As Executive Director, Gentry will oversee CSAA's full portfolio of initiatives, including feedstock and supply chain development, offtake strategy, shared research and development infrastructure, clean energy integration, and policy advocacy. He builds on a coalition that includes Alaska Airlines, Amazon, Boeing, Washington State University, Snohomish County, Earth Finance, Microsoft, the Port of Seattle and the Washington State Department of Commerce, among others.
"Snohomish County is proud to be home to one of the most consequential clean energy initiatives in the country," said Snohomish County Executive Dave Somers, chair of the CSAA board of directors. "The Accelerator represents everything we believe in: good jobs, regional economic strength, and a cleaner future for the communities that live and work around Paine Field. Jake has been a driving force behind this vision from the very beginning,and his appointment as Executive Director signals that Cascadia is ready to move from vision to production.
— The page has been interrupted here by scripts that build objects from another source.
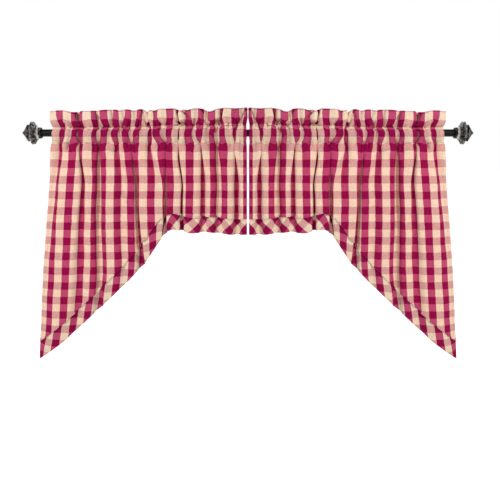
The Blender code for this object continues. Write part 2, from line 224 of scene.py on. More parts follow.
# %% [markdown]
# ## Light
# Folds in cloth are read from their shading: a pale room all round, a small soft box high on the
# outer side that gives the folds their bright and dark sides, a wide weak one that keeps the dark
# sides open, and one from behind for the edges. The photograph's right half is a mirror image of
# its left half, light and all, so there are two mirrored sets of lights. The Standard view keeps
# the dyes' own colours, where a film-like view would wash the reds out.

# %% World and soft boxes
SoftBox = namedtuple("SoftBox", "name place aim size watts")
SOFT_BOXES = [                                      # as they stand for the left half
    SoftBox("key_light", (-1.8, -2.5, 1.7), (0.0, 0.0, -0.2), 0.5, 86.0),
    SoftBox("fill_light", (2.0, -2.6, 0.0), (0.0, 0.0, -0.3), 1.8, 13.0),
    SoftBox("rim_light", (0.6, 2.2, 1.9), (0.0, 0.0, -0.2), 1.8, 28.0),
]
ROOM_COLOUR = (1.0, 1.0, 1.0, 1.0)
ROOM_STRENGTH = 0.39
BACKGROUND_STRENGTH = 1.0

bpy.context.scene.view_settings.view_transform = "Standard"
world = bpy.data.worlds.new("pale_room")
bpy.context.scene.world = world
room = Nodes(world)
lit_room = room.tree.nodes["Background"]
room.feed(lit_room, {"Color": ROOM_COLOUR, "Strength": ROOM_STRENGTH})
seen_room = room.add(
    "Background", "Background", {"Color": ROOM_COLOUR, "Strength": BACKGROUND_STRENGTH}
)
seen_or_lit = room.add("MixShader", "Shader", {
    "Fac": room.add("LightPath", "Is Camera Ray"), 1: lit_room.outputs["Background"], 2: seen_room,
})
room.feed(room.tree.nodes["World Output"], {"Surface": seen_or_lit})

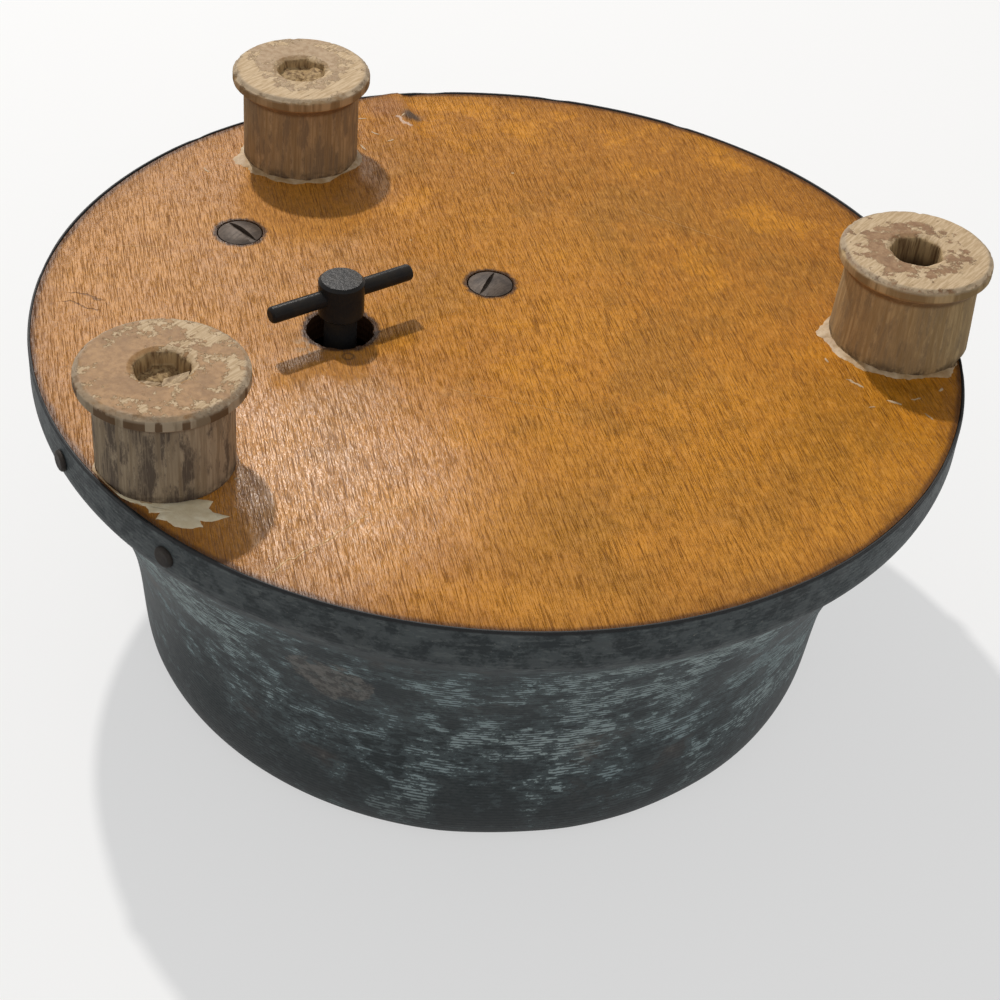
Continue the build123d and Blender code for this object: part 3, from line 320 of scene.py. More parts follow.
def patina():
    """Dark slate skin with broken grey-green flakes that follow the fine lathe lines."""
    k = Look("patina_look")
    depth = k.axis("Z")
    lines = k.noise(1.0, (430, 430, 1250), 4.0, 0.62, distort=0.10)
    blotch = k.noise(150.0, (0.9, 0.9, 1.35), 8.0, 0.74)
    region = k.noise(13.0, (1, 1, 1.5), 2.0, 0.5, shift=(0.02, 0.05, 0.0))
    grit = k.noise(1.0, (900, 900, 1500), 4.0, 0.7, shift=(0.4, 0.2, 0.1))
    soft = k.noise(60.0, (1, 1, 1.2), 5.0, 0.6, shift=(0.31, 0.12, 0.2))
    turns = k.math("MULTIPLY", depth, 2 * math.pi / 0.00074)
    wander = k.math("MULTIPLY", k.noise(150.0, (1, 1, 0.5)), 5.0)
    groove = k.math("SINE", k.math("ADD", turns, wander))
    base = k.mix(k.step(soft, 0.36, 0.66), (0.034, 0.043, 0.045), (0.076, 0.088, 0.090))
    base = k.mix(k.times(k.step(grit, 0.48, 0.54), 0.55), base, (0.026, 0.033, 0.036))
    brown = k.times(k.step(soft, 0.56, 0.68), k.step(blotch, 0.56, 0.46), 0.5)
    base = k.mix(brown, base, (0.088, 0.074, 0.066))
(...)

We are all in."
“Scaling and maturing the SAF industry will require coordinated action across policy, financing, supply chain, research and testing and more,” said Hawaiian Airlines CEO Diana Birkett-Rakow Cascadia’s purpose is to execute exactly that kind of coordinated, ecosystem-wide strategy, leveraging the incredible assets of the Pacific Northwest to ensure the related technology and economic development happens here – and expands beyond. As Executive Director, Jake Gentry brings the right combination of strategic depth, execution orientation, coalition-building instincts, and commitment to the work. We are fortunate to have him driving the work forward, and Alaska Airlines and Hawaiian Airlines are proud to be part of it.”
Gentry brings deep experience at the intersection of climate strategy, aviation, and systems-level coalition building. His work on CSAA's foundation, from early concept development through fundraising and partnership formation, reflects the hands-on approach he will carry into the executive director role: coordinated, cross-sector action on the complex challenges facing the region.
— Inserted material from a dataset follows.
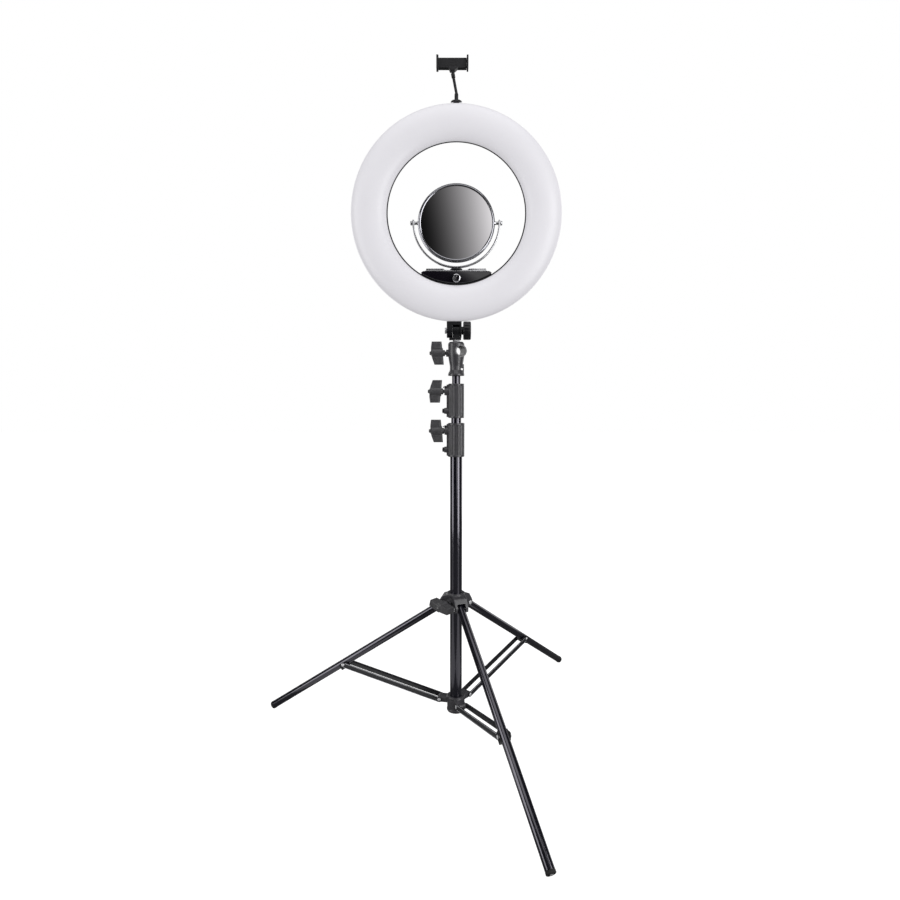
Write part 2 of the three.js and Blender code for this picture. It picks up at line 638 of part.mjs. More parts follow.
function makeMirror() {
  const { radius, glass, window, yokeInner, yokeOuter } = MIRROR;
  const seat = glass + GAP;
  const profile = [
    [window, -5.5], [83, -6], [radius, -3], [radius, 3], [83, 6], [window, 5.5],
    [window, 4], [seat, 4], [seat, -4], [window, -4],
  ];
  const frame = join(
    turned('y', closedProfile(profile), 40),
    rod('x', 2.5, radius - 2, yokeOuter + 2, 12),
    rod('x', 2.5, -yokeOuter - 2, 2 - radius, 12),
    rod('x', 4.5, yokeOuter + GAP, yokeOuter + 4.6, 16),
    rod('x', 4.5, -yokeOuter - 4.6, -yokeOuter - GAP, 16),
    rod('x', 3.8, radius - 1, yokeInner - GAP, 16),
    rod('x', 3.8, GAP - yokeInner, 1 - radius, 16),
  );
  const yoke = new THREE.Shape();
  yoke.moveTo(-yokeOuter, 7);
  yoke.lineTo(-yokeOuter, 0);
  yoke.absarc(0, 0, yokeOuter, Math.PI, 2 * Math.PI, false);
  yoke.lineTo(yokeOuter, 7);
  yoke.lineTo(yokeInner, 7);
  yoke.lineTo(yokeInner, 0);
  yoke.absarc(0, 0, yokeInner, 2 * Math.PI, Math.PI, true);
  yoke.lineTo(-yokeInner, 7);
  const stemEnd = PANEL.top - 2 - MIRROR.z;
  const bow = cut(
    join(slabY(yoke, -4.5, 4.5, 20), rod('z', 4, stemEnd, -yokeInner - 1, 16)),
    rod('x', 2.8, -yokeOuter - 5, 5 - yokeInner, 12),
    rod('x', 2.8, yokeInner - 5, yokeOuter + 5, 12),
  );
  const wheel = cut(
    rod('z', 14, PANEL.top + 2.8 - MIRROR.z, -yokeOuter - 0.5, ROUND),
    rod('z', 4.3, -200, 0, 16),
  );
  return groupAt(0, 0, MIRROR.z, [
    mesh('mirror_frame', frame, MATERIALS.chrome),
    mesh('mirror_glass_plain', rod('y', glass, -3.7, -0.7, 40), MATERIALS.mirror),
    mesh('mirror_glass_magnifying', rod('y', glass, 0.7, 3.7, 40), MATERIALS.mirror),
    mesh('mirror_yoke', bow, MATERIALS.chrome),
    mesh('mirror_lock_wheel', wheel, MATERIALS.blackPlastic),
  ]);
}

// ---- phone holder, in the ring's frame ----------------------------------------------

const NECK = { foot: 242.2, sleeveTop: 262, flexLength: 15, flexGap: 1.5, sleeveRadius: 4.2 };

function makeHolder() {
  const z = SHOE.z;
  const shoe = join(
    block([-12, 12], [-8, 8], [z, z + 2]),
    block([-12, -9.3], [-8, 8], [z + 1, z + 6]),
    block([9.3, 12], [-8, 8], [z + 1, z + 6]),
    block([-12, -6.3], [-8, 8], [z + 4.6, z + 6]),
    block([6.3, 12], [-8, 8], [z + 4.6, z + 6]),
  );
  const foot = join(
    block([-9, 9], [-7.5, 7.5], [z + 2 + GAP, z + 4.3]),
    rod('z', 3, z + 3, NECK.foot + 14, 16),
  );
  const wheel = cut(
    rod('z', 12.5, z + 6 + GAP, z + 6 + GAP + 4.6, ROUND),
    rod('z', 3.3, z, z + 30, 16),
  );
  const sleeveBottom = z + 6 + GAP + 4.6 + GAP;
  const sleeve = cut(
    rod('z', NECK.sleeveRadius, sleeveBottom, NECK.sleeveTop, 16),
    rod('z', 3.3, z, NECK.foot + 14 + GAP, 16),
  );
  const flex = (name) => mesh(name, rod('z', 3, 0, NECK.flexLength, 12), MATERIALS.rubber);
  const step = NECK.flexLength + NECK.flexGap;
  const lean = rad(NECK_LEAN);
  const ballAt = 14.5;
  const top = join(
    rod('z', NECK.sleeveRadius, 0, 9.5, 16),
    rod('z', 2.2, 9, ballAt, 12),
    new THREE.SphereGeometry(4, 16, 12).translate(0, 0, ballAt),
  );
  const neck = groupAt(0, 0, NECK.sleeveTop + NECK.flexGap, [
    flex('gooseneck_lower'),
    groupAt(0, 0, step, [flex('gooseneck_upper')]),
    groupAt(0, 0, 2 * step, [mesh('gooseneck_top', top, MATERIALS.blackPlastic)]),
  ]);
  neck.rotation.y = -lean;
  const ballReach = 2 * step + ballAt;
  const ball = new THREE.Vector3(-ballReach * Math.sin(lean), 0,
    NECK.sleeveTop + NECK.flexGap + ballReach * Math.cos(lean));
  return groupAt(0, SHOE.y, 0, [
    mesh('accessory_shoe', shoe, MATERIALS.steel),
    mesh('holder_foot', foot, MATERIALS.steel),
    mesh('holder_lock_wheel', wheel, MATERIALS.blackPlastic),
    mesh('gooseneck_base', sleeve, MATERIALS.blackPlastic),
    neck,
    groupAt(ball.x, 0, ball.z, makeClamp()),
  ]);
}

// The spring clamp, origin at the ball's centre.
function makeClamp() {
  const { halfWidth: half, bottom, top, jawDepth } = HOLDER_CLAMP;
  const middle = (bottom + top) / 2;
  const jaw = (near, far) => block([near, far], [-jawDepth, 6], [bottom - 4, top + 2.5]);
  const socketSide = outline([[-4.9, -1], [4.9, -1], [13, 6], [-8, 6]]);
  const rails = (radius, from, to) =>
    [-5.5, 5.5].map((z) => rod('x', radius, from, to, 12).translate(0, 2, middle + z));
  const body = cut(
    join(
      block([-half, half], [-4, 7], [bottom, top]),
      jaw(-half - 3.5, -half + 1),
      slabY(socketSide, -6, 6),
    ),
    new THREE.SphereGeometry(4.5, 16, 12),
    rod('z', 4.2, -6, 0, 16),
    ...rails(2.4, -half + 9, half + 5),
  );
  const slider = join(jaw(half + GAP, half + 3.8), ...rails(2, -half + 11, half + 2));
  return [
    mesh('clamp_body', body, MATERIALS.blackPlastic),
    mesh('clamp_jaw', slider, MATERIALS.blackPlastic),
  ];
}

// ---- assembly -----------------------------------------------------------------------

function makeTripod() {
  const sides = Object.entries(LEG_AZIMUTHS).map(([name, azimuth]) => {
    const side = groupAt(0, 0, 0, [makeLeg(name), makeLegPin(name), makeBrace(name)]);
    side.rotation.z = rad(azimuth);
    return side;
  });
  return [makeLegHub(), makeLowerHub(), ...sides];
}

const ringHead = groupAt(0, 0, RING_CENTRE_HEIGHT, [
  makeDiffuser(),
  makeRearHousing(),
  makeLedBoard(),
  makeRingBracket(),
  makeTiltBolt(),
  makeTiltKnob(),
  ...makeControls(),
  makeMirror(),
  makeHolder(),
]);

const ringLight = groupAt(MAST_X, MAST_Y, 0, [
  ...makeTripod(),
  ...makeMast(),
  makeTiltBase(),
  makeStud(),
  ringHead,
]);
ringLight.name = 'ring_light';

export default ringLight;
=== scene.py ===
"""Looks of the ring light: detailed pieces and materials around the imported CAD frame.

Shapes are drawn in millimetres in a local frame each (mast, ring, leg, brace, ...) and placed
in metres where the CAD nodes and joints are.
"""

import json
import math

import bmesh
import bpy
from mathutils import Matrix, Vector


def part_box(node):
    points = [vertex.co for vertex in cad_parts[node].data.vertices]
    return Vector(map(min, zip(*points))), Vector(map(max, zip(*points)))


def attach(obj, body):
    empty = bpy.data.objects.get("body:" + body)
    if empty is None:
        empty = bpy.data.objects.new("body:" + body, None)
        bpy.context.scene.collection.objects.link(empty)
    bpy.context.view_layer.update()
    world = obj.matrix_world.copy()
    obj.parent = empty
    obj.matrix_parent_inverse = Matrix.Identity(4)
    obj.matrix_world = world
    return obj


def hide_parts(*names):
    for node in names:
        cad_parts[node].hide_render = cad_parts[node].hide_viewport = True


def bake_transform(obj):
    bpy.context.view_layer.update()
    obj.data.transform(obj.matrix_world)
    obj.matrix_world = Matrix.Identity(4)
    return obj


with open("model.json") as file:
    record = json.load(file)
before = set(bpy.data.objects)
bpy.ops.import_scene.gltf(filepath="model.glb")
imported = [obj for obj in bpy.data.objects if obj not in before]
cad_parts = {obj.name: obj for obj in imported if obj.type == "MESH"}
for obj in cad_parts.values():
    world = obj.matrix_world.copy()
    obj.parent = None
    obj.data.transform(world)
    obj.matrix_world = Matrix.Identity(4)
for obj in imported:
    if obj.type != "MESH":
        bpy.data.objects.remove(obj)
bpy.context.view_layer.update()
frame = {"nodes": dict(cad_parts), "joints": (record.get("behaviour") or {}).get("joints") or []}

MM = 0.001
SIDES = ("front", "right", "left")
SHARP_ANGLE = 35  # degrees, above which an edge is bevelled and stays sharp

# ---- frames ---------------------------------------------------------------------------

joints = {joint["name"]: joint for joint in frame["joints"]}


def centre(node):
    low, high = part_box(node)
    return (low + high) / 2


def z_span(node):
    """The bottom and top of a CAD node, in millimetres above the floor."""
    return tuple(corner.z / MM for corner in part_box(node))


def joint_place(name):
    return Vector(joints[name]["pos_m"])


def frame_at(origin, x_axis=(1, 0, 0), z_axis=(0, 0, 1)):
    """A millimetre frame at a place in metres, from its X and Z directions."""
    x, z = Vector(x_axis).normalized(), Vector(z_axis).normalized()
    y = z.cross(x)
    turn = Matrix((x, y, z)).transposed().to_4x4()
    return Matrix.Translation(Vector(origin)) @ turn @ Matrix.Scale(MM, 4)


LEG_LEAN = math.radians(56.04)  # of each leg from straight down
NECK_LEAN = math.radians(11)  # of the gooseneck from straight up

mast_centre = centre("base_tube")
MAST = frame_at((mast_centre.x, mast_centre.y, 0))
ring_centre = centre("diffuser")
RING = frame_at((mast_centre.x, mast_centre.y, ring_centre.z))


def outward(point):
    """The horizontal direction from the mast to a point."""
    away = Vector(point) - mast_centre
    away.z = 0
    return away.normalized()


def leg_frame(side):
    pivot = joint_place(f"leg_{side}_hinge")
    out = outward(pivot)
    down = out * math.sin(LEG_LEAN) - Vector((0, 0, math.cos(LEG_LEAN)))
    up = out * math.cos(LEG_LEAN) + Vector((0, 0, math.sin(LEG_LEAN)))
    return frame_at(pivot, down, up)


def brace_frame(side):
    """The frame of a brace, and its length in millimetres."""
    pivot = joint_place(f"brace_{side}_hinge")
    along = centre(f"clip_rivet_{side}") - pivot
    across = Vector((0, 0, 1)).cross(outward(pivot))
    return frame_at(pivot, along, along.cross(across)), along.length / MM


# ---- shapes: lists of (points, faces) in millimetres -----------------------------------


def rounded(points, radius, steps=4):
    """A closed outline with its corners rounded; radius is one number or one per corner."""
    count = len(points)
    radii = radius if isinstance(radius, (list, tuple)) else [radius] * count
    result = []
    for i, corner in enumerate(points):
        here = Vector(corner)
        before, after = Vector(points[i - 1]) - here, Vector(points[(i + 1) % count]) - here
        reach = min(radii[i], before.length * 0.49, after.length * 0.49)
        if reach < 1e-4:
            result.append(tuple(here))
            continue
        start, end = here + before.normalized() * reach, here + after.normalized() * reach
        for step in range(steps + 1):
            t = step / steps
            p = start * (1 - t) ** 2 + here * 2 * t * (1 - t) + end * t * t
            result.append(tuple(p))
    return result


def turn_axis(axis, points):
    """Points with the turning axis along Z, laid along X, Y or Z."""
    if axis == "x":
        return [(z, x, y) for x, y, z in points]
    if axis == "y":
        return [(x, z, -y) for x, y, z in points]
    return list(points)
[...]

The Cascadia Sustainable Aviation Institute will also sit in Gentry’s portfolio, an innovative research and development facility at Paine Field in Snohomish County. The Institute will house researchers from Washington State University and other academic institutions to test and analyze SAF, scaling the scientific advancement and speeding adoption timelines. The Institute will open in a temporary facility in Summer 2026.
"When Washington passed the Climate Commitment Act, a promise was made that the state would build a clean energy economy that works for everyone," said Garrett Kephart, Co-Founder and CEO of Earth Finance, which supported CSAA’s development and launch. "SAF is one of the most critical and underinvested pieces of that puzzle. Jake is exactly the leader this moment demands. He helped dream up CSAA three years ago, has helped raise over $10 million to make it real, and has built a coalition that spans every corner of the SAF ecosystem. The work ahead is hard, but with Jake at the helm, I have no doubt Cascadia will deliver."
"I've spent my career believing that bold, systems-level coordinated action can solve problems that seem impossibly large," said Gentry. "Decarbonizing aviation and the transition to SAF is one of those problems. The Pacific Northwest has everything it takes tolead this transition: the feedstocks, the infrastructure, the research institutions, the policy environment, and now a growing coalition of producers, buyers, and investors who are ready to move. My passion for climate impact runs deep, and there is no challenge I'd rather be working on than this one. We have a clear roadmap to 1 billion gallons of locally produced, low-cost SAF by 2035, and we are just getting started."
Unlike conventional jet fuel, SAF is produced from sustainable feedstocks including crop seed oil, agricultural residues, and forestry waste, and can reduce lifecycle carbon emissions by up to 80 percent or more compared to fossil-based fuels. It requires no new aircraft or airport infrastructure, making it the most viable near-term path to decarbonizing commercial aviation at scale. The global aviation industry generates approximately $4.1 trillion in economic activity and supports 86.5 million jobs worldwide while accounting for roughly 2 to 3 percent of global carbon dioxide emissions.
Scaling Pacific Northwest SAF production to one billion gallons annually would advance Washington's climate commitments, strengthen regional energy security, create new industrial jobs, and build on Cascadia's century-long legacy as a center of aerospace innovation.